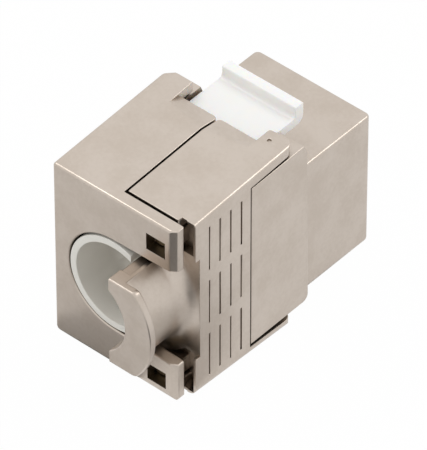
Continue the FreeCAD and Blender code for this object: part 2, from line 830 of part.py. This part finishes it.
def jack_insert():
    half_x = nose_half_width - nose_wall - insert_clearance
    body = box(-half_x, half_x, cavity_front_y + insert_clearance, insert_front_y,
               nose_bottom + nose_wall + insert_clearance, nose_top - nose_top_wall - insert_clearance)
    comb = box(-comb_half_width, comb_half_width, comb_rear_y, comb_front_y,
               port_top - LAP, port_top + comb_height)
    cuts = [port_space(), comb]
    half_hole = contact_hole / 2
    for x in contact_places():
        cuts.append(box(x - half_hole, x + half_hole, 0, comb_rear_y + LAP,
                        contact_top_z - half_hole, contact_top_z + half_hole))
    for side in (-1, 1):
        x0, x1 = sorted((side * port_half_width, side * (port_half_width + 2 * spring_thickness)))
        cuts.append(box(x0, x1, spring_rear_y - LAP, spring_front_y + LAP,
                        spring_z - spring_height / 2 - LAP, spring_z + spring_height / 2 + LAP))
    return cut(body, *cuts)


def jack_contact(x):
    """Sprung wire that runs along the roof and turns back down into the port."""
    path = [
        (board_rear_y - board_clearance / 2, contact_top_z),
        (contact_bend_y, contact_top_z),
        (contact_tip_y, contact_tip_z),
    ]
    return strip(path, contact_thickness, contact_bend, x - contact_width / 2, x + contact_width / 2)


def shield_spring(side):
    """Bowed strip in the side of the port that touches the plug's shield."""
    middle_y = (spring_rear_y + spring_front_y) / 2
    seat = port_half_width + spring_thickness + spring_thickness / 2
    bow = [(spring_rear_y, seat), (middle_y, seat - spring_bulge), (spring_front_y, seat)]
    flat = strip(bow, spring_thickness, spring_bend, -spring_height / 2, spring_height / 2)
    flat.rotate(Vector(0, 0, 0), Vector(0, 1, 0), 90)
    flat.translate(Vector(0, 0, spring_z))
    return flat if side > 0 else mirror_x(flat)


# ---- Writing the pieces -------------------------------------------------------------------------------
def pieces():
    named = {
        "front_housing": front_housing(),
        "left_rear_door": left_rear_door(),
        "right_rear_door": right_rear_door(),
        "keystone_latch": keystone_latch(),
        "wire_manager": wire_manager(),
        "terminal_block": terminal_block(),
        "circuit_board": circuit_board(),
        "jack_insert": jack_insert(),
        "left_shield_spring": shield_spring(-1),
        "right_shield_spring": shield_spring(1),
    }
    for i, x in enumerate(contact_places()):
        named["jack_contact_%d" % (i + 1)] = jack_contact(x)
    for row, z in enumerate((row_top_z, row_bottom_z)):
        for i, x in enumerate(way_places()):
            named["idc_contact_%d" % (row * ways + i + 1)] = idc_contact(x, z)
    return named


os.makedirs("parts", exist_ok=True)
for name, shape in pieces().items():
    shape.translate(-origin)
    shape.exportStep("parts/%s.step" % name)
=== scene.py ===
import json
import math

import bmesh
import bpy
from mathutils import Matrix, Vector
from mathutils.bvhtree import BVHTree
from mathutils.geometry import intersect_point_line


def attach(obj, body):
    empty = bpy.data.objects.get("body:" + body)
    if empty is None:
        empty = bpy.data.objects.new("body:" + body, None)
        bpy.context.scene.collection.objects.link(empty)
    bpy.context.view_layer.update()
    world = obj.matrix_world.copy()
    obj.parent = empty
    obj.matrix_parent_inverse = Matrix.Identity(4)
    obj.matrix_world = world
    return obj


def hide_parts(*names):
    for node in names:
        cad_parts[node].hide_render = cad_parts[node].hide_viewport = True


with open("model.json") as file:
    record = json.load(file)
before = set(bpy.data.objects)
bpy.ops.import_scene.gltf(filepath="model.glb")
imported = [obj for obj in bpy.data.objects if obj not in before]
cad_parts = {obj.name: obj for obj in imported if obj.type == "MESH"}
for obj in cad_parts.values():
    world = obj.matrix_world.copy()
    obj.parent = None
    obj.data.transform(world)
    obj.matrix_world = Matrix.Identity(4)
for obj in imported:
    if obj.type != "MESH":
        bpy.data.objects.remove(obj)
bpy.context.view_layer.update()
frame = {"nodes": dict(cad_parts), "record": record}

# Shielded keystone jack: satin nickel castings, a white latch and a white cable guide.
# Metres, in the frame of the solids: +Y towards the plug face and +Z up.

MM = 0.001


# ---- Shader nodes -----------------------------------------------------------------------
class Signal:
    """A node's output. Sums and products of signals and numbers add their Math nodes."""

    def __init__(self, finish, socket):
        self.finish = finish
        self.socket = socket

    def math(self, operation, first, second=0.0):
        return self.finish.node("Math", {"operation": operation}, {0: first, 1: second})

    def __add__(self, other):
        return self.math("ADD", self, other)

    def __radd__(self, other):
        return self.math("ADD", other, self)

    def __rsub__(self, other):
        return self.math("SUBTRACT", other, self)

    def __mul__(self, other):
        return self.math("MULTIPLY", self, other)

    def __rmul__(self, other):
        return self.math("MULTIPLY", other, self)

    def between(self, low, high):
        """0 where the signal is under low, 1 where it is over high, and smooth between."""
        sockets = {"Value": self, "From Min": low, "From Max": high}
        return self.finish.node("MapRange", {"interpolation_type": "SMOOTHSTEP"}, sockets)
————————
# To be done
Reproduce, please, the lines of the material from its first line down to the line containing "return strip(path, contact_thickness, contact_bend, x", keeping both ends and nothing beyond them.

# The output
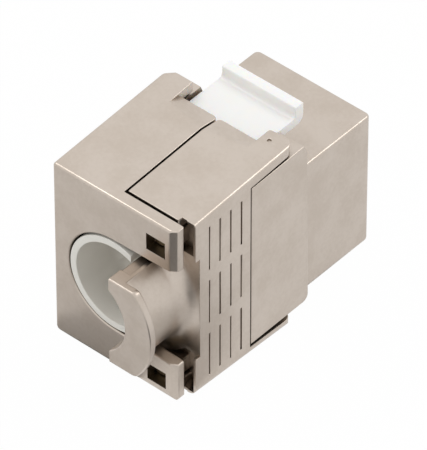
Continue the FreeCAD and Blender code for this object: part 2, from line 830 of part.py. This part finishes it.
def jack_insert():
    half_x = nose_half_width - nose_wall - insert_clearance
    body = box(-half_x, half_x, cavity_front_y + insert_clearance, insert_front_y,
               nose_bottom + nose_wall + insert_clearance, nose_top - nose_top_wall - insert_clearance)
    comb = box(-comb_half_width, comb_half_width, comb_rear_y, comb_front_y,
               port_top - LAP, port_top + comb_height)
    cuts = [port_space(), comb]
    half_hole = contact_hole / 2
    for x in contact_places():
        cuts.append(box(x - half_hole, x + half_hole, 0, comb_rear_y + LAP,
                        contact_top_z - half_hole, contact_top_z + half_hole))
    for side in (-1, 1):
        x0, x1 = sorted((side * port_half_width, side * (port_half_width + 2 * spring_thickness)))
        cuts.append(box(x0, x1, spring_rear_y - LAP, spring_front_y + LAP,
                        spring_z - spring_height / 2 - LAP, spring_z + spring_height / 2 + LAP))
    return cut(body, *cuts)


def jack_contact(x):
    """Sprung wire that runs along the roof and turns back down into the port."""
    path = [
        (board_rear_y - board_clearance / 2, contact_top_z),
        (contact_bend_y, contact_top_z),
        (contact_tip_y, contact_tip_z),
    ]
    return strip(path, contact_thickness, contact_bend, x - contact_width / 2, x + contact_width / 2)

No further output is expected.